I recently came upon a blog post titled “How the Modesty Police Are Hurting My Son,” in which blogger Ami writes about trying to teach her son that he is responsible for his own actions even as those around her tell him that girls are responsible for covering up so as to “protect” him. As I looked through the mostly positive comments on her post, I was struck by this one:
I think it’s great that you teach your child all these things—and I think it’s great that parents teach their children modesty. And sometimes it is to protect boys—they can’t un-see a girl’s body once it’s been seen barely clad. Many parents teach their children not to use drugs, yet that same child grows up and becomes an addict. So I understand when people say they are doing it to protect others.

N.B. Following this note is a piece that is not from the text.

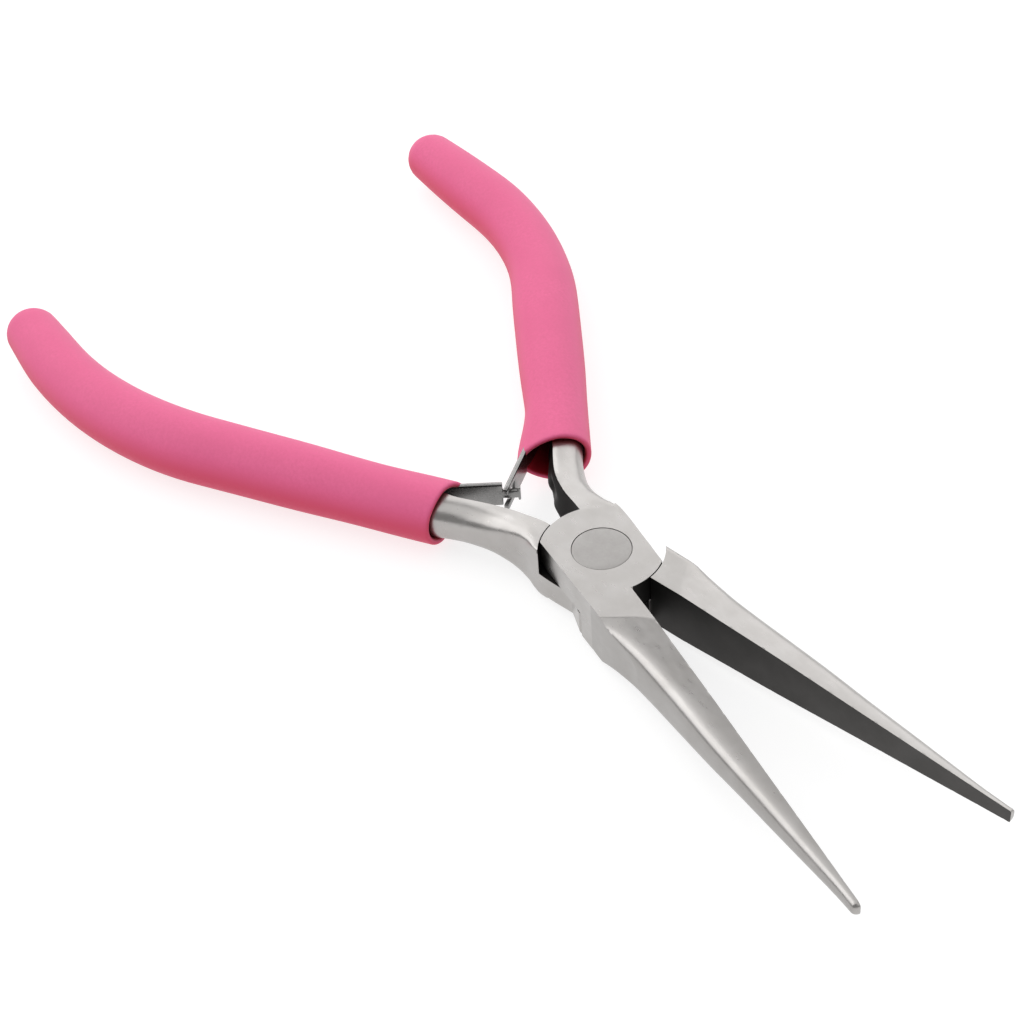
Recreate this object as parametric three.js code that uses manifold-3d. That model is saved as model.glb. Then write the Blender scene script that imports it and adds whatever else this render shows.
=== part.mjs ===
// Long-nose jewellery pliers with a lap joint, two leaf springs and soft sleeves on the handles.
//
// Frame: millimetres, +Z up along the pivot axis, +X towards the jaw tips along the line that
// halves the open jaws. The origin is on the pivot axis, on the underside of the joint.
//
// Each half of the tool is drawn as if the jaws were shut, with its jaw below the X axis and its
// handle above it, and with z = 0 on the middle plane of the joint. The upper half is then swung
// open as it is. The lower half is the same forging turned over about X, and swung the other way.

import * as THREE from 'three';
import { mergeVertices } from 'three/addons/utils/BufferGeometryUtils.js';
import Module from 'manifold-3d';

const wasm = await Module();
wasm.setup();

// ---------------------------------------------------------------- driving dimensions

const HALF_OPENING = 10.2; // degrees that each jaw stands off the X axis
const MIDDLE = 3.7; // half of the joint's thickness
const LAP_GAP = 0.1; // between the two lap faces
const JAW_FACE = 0.05; // each jaw's face stands this far back from the closing line

const JOINT_SIDE = 5.7; // the joint's straight side, from the pivot axis
const JAW_SIDE = 5.45; // the same side where it reaches the jaw
const JAW_SIDE_X = 9.5;
const SHOULDER_RADIUS = 7.6; // round end of a lap
const SHOULDER_CLEARANCE = 0.15; // between a lap and the other half's shoulder

const JAW_TIP = 58.3; // pivot axis to the jaw's tip
const JAW_FLAT_END = 11.8; // where the joint's flat top gives way to the round jaw
const JAW_HALF_HEIGHT = { root: 3.6, tip: 0.95 };
const JAW_WIDTH = { root: 5.6, tip: 1 };
const JAW_ROUNDING_LENGTH = 6; // square section to round section
const JAW_SIDE_BLEND = { from: 8.5, to: 16 }; // joint's side to the jaw's own width

const RIVET_RADIUS = 3.68;
const RIVET_SHANK_RADIUS = 2.6;
const RIVET_RIM = 0.5; // straight edge of each countersunk head
const RIVET_CONE = 1.4; // depth of the cone under each head
const RUNNING_CLEARANCE = 0.05;

// Superellipse powers of the sections: 2 is an ellipse, and more is squarer.
const SECTION = { square: 9, jaw: 2.4, tang: 2.3, sleeve: 2, mouth: 2.6 };

// The neck runs along these points, from inside the joint to the handle's spine.
const NECK_LINE = [
  new THREE.Vector2(-5, 1.9),
  new THREE.Vector2(-8, 1.9),
  new THREE.Vector2(-12, 2.05),
  new THREE.Vector2(-16, 2.95),
];
const NECK_WIDTH = { joint: 4.1, waist: 2.95 }; // neck line to the outer side
const NECK_WAIST = -12;
const NECK_ROOT = { from: -6.4, to: -7.8, outer: 5.5, inner: 0.9 }; // where the plate meets the neck
const NECK_RIDGE = 0.75; // forging ridge along the middle of the neck's inner face
const NECK_RIDGE_END = -27;

// Each handle's spine is straight out from the neck, then a round bend, then a straight end. Its
// angles are from the X axis. Its sleeve starts at mouthX and swells there towards the springs.
const SPINE_START = new THREE.Vector2(-21.7, 5.24);
const HANDLE = {
  upper: {
    angle: 22.7, bendX: -53.8, bendRadius: 45.5, endAngle: -9.4, endX: -93.3, mouthX: -21.1, mouthFlare: 2.3,
  },
  lower: {
    angle: 19.4, bendX: -54.5, bendRadius: 54.5, endAngle: -15.4, endX: -93.3, mouthX: -22, mouthFlare: 1.6,
  },
};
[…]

Now of course, this comment strikes at the heart of the entire point Ami was trying to make—that her son is responsible for his own actions, and that telling him that it is girls’ responsibility to cover up to “protect” him suggests that girls’ bodies hold some sort of power over him that he is helpless to resist. But there is so much more to unhash here than just that.
As another reader pointed out in response, “a girl’s body is not an obscene object.” People arguing in favor of modesty often put women’s bodies in the same category as drugs or alcohol. These individuals objectify women’s bodies and treat them as agents of destruction, discussed in the same sentence with alcoholism and drug addiction. More than this, they view the female body as a source of contamination—“[boys] can’t un-see a girl’s body once it’s been seen barely clad.” In other words, women’s bodies have to be covered up lest they forever contaminate the minds of good, god-fearing young men. Except that this is not in fact how it works.
Evangelical modesty teachings are grounded in the evangelical belief that lust—which they tend to define as “desiring sexually what God has forbidden”—is a sin on par with adultery or premarital sex. This belief is, quite frankly, a huge problem, because teenagers can’t not think about sex and the result is a great deal of self-loathing. Rather than teaching young people how to handle their sexual urges in a healthy manner—being safe, respecting others, not being pressured, etc.—evangelicals tell them their sexual urges themselves are sinful and wrong.
Modesty tends to be aimed only at girls because, within evangelical culture, boys tend to be seen as sexual beings while girls are seen as emotional beings. Girls want romance, the line goes, and boys want sex. This is starting to change as some parts of the evangelical culture are realizing that girls, too, are sexual, but at this point modesty teaching is still aimed at girls for the sake of “protecting” boys. Protecting them from what, exactly? Protecting them from having sexual thoughts, of course. Because covering girls up will keep boys from having sexual thoughts, right?
I remember talking to my now-husband about modesty, and pointing across the dorm lobby at a friend of mine as an example of dressing modestly, in her turtle neck and jeans. He laughed and told me my friend was just as sexually attractive in her turtle neck and jeans as women wearing short shorts and camisoles. So let me put it like this—it is not possible to cover up teenage girls such that that teenage boys will not think lustful thoughts about them. And vice versa. Can we all just get it through our heads that preventing teenagers from having sexual thoughts about other teenagers is a no-go?
But what about the idea that once a boy seeks a girl’s scantily-clad body he can’t “unsee” it? Isn’t that image emblazoned on his brain forever after that one moment? Well again, to reiterate, it is not only scantily-clad female bodies that result in boys having sexual thoughts. If we want to keep teenage boys from having images of attractive female bodies emblazoned on their brains, we’re going to have to segregate them out of society, send them to special boys’ schools or the like. But also, I think these people are vastly underestimating the power of teenage boys’ imaginations. Think you that teenage boys will not conjure up for themselves what a naked female body looks like? Frankly, it’s not all that hard to guess what a woman looks like underneath her clothing. Even when clothing is especially “modest,” the human imagination fills in the gaps.
It is not possible to keep female bodies from “contaminating” male minds. It is not possible because the “contamination” does not come from the female body—it actually comes from the male mind. Teenage boys are wired to think lustful thoughts and have sexual urges. It is inside them. That is how their brains work. Changing the external factors will not change that internal reality.
Note: Some teenage boys are in fact wired to have lustful thoughts about other teenage boys (and the same with teenage girls), and that some teenagers are asexual and may not in fact be wired to have lustful thoughts or sexual urges.